→ **Dataset**
"""

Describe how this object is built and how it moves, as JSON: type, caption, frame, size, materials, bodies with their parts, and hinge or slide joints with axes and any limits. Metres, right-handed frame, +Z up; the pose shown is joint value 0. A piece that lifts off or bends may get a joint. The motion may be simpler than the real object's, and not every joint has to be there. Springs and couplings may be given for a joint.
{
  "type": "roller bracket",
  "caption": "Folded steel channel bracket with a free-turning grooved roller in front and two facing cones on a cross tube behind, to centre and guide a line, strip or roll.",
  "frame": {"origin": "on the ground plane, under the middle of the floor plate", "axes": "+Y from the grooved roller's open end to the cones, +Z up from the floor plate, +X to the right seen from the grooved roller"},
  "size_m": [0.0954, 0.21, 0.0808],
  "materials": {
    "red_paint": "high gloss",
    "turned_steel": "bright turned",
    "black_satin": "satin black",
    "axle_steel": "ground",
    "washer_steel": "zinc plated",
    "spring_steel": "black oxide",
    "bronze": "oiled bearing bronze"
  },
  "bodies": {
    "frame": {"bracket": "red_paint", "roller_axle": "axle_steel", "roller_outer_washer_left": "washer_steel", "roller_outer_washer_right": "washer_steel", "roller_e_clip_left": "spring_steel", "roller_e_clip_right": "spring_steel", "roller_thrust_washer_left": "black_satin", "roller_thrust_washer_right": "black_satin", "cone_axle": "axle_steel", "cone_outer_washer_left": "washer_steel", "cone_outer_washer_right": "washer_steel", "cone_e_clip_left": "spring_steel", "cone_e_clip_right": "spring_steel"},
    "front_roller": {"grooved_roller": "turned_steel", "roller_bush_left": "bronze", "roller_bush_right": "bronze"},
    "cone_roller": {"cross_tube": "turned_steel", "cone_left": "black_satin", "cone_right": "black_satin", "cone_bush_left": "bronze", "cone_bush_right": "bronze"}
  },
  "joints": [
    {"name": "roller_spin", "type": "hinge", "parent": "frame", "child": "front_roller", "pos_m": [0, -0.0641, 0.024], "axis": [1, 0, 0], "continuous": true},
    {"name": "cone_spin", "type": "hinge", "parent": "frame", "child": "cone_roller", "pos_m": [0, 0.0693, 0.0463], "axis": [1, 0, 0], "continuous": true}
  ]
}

"""
"""

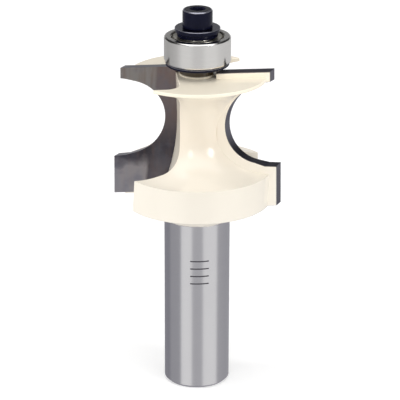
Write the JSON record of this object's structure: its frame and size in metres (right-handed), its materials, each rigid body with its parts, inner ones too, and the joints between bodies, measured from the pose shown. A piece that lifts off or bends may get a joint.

"""
"""

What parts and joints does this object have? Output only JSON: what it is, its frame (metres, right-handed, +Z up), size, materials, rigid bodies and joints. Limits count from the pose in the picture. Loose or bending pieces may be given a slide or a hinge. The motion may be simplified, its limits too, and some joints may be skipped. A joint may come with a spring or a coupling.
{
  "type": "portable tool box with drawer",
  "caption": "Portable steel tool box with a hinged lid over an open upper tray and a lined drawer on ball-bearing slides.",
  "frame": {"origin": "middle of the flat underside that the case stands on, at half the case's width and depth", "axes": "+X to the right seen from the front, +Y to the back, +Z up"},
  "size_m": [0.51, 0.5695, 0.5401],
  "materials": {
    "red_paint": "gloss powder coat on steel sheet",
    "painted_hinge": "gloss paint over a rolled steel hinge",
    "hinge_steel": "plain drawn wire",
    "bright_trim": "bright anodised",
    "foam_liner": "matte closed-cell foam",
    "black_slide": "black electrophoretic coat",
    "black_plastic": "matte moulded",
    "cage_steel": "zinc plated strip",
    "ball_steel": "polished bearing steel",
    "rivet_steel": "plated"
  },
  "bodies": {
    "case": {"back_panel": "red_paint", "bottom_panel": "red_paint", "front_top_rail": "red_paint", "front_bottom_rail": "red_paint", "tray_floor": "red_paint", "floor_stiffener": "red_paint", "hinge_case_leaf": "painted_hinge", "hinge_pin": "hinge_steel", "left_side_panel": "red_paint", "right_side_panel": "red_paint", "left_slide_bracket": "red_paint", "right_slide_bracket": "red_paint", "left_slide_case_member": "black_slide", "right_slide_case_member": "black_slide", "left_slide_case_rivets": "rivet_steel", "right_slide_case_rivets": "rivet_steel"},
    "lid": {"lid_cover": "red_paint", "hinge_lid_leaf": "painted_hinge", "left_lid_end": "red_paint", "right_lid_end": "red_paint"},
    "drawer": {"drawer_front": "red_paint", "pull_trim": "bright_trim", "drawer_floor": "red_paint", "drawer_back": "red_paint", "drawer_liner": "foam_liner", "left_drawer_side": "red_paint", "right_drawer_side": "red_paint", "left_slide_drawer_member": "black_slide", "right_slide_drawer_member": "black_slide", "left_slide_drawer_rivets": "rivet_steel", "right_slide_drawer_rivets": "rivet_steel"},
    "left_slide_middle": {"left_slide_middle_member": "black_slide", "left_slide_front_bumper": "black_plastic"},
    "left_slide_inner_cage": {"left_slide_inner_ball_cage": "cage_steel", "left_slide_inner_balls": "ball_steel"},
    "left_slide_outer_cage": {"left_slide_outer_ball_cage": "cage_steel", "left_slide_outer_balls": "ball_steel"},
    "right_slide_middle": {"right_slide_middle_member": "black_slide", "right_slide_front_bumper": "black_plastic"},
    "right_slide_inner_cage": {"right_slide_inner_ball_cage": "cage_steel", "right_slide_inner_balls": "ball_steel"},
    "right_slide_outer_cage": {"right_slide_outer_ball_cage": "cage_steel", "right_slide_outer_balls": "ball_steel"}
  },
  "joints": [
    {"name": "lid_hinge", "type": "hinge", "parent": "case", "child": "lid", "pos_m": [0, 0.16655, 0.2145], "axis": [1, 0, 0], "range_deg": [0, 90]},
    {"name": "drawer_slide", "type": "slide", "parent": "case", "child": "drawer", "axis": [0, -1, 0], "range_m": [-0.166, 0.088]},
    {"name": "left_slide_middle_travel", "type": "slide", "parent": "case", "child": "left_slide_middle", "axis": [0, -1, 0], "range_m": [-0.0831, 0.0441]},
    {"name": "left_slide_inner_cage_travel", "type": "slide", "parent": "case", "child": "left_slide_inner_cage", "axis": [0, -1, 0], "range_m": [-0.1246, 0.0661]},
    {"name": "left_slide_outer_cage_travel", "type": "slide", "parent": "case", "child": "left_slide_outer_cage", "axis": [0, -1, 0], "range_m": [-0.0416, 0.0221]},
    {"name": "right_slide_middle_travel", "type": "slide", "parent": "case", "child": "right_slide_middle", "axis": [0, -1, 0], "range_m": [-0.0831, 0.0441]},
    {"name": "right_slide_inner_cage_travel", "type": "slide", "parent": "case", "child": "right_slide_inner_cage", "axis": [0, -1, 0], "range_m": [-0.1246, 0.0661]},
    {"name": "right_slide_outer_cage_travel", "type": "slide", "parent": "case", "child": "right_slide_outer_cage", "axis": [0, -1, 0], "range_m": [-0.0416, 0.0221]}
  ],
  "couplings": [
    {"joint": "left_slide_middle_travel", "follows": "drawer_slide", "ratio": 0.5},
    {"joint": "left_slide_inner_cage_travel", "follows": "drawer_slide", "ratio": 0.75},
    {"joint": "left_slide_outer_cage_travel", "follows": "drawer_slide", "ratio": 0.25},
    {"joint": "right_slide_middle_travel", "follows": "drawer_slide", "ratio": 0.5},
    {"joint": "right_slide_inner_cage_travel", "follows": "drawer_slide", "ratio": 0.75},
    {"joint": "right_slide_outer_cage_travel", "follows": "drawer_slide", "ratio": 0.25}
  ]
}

"""

→ **What is required**
Extract, from the material above, each line holding the word "parts".

→ **Written response**
Describe how this object is built and how it moves, as JSON: type, caption, frame, size, materials, bodies with their parts, and hinge or slide joints with axes and any limits. Metres, right-handed frame, +Z up; the pose shown is joint value 0. A piece that lifts off or bends may get a joint. The motion may be simpler than the real object's, and not every joint has to be there. Springs and couplings may be given for a joint.
Write the JSON record of this object's structure: its frame and size in metres (right-handed), its materials, each rigid body with its parts, inner ones too, and the joints between bodies, measured from the pose shown. A piece that lifts off or bends may get a joint.
What parts and joints does this object have? Output only JSON: what it is, its frame (metres, right-handed, +Z up), size, materials, rigid bodies and joints. Limits count from the pose in the picture. Loose or bending pieces may be given a slide or a hinge. The motion may be simplified, its limits too, and some joints may be skipped. A joint may come with a spring or a coupling.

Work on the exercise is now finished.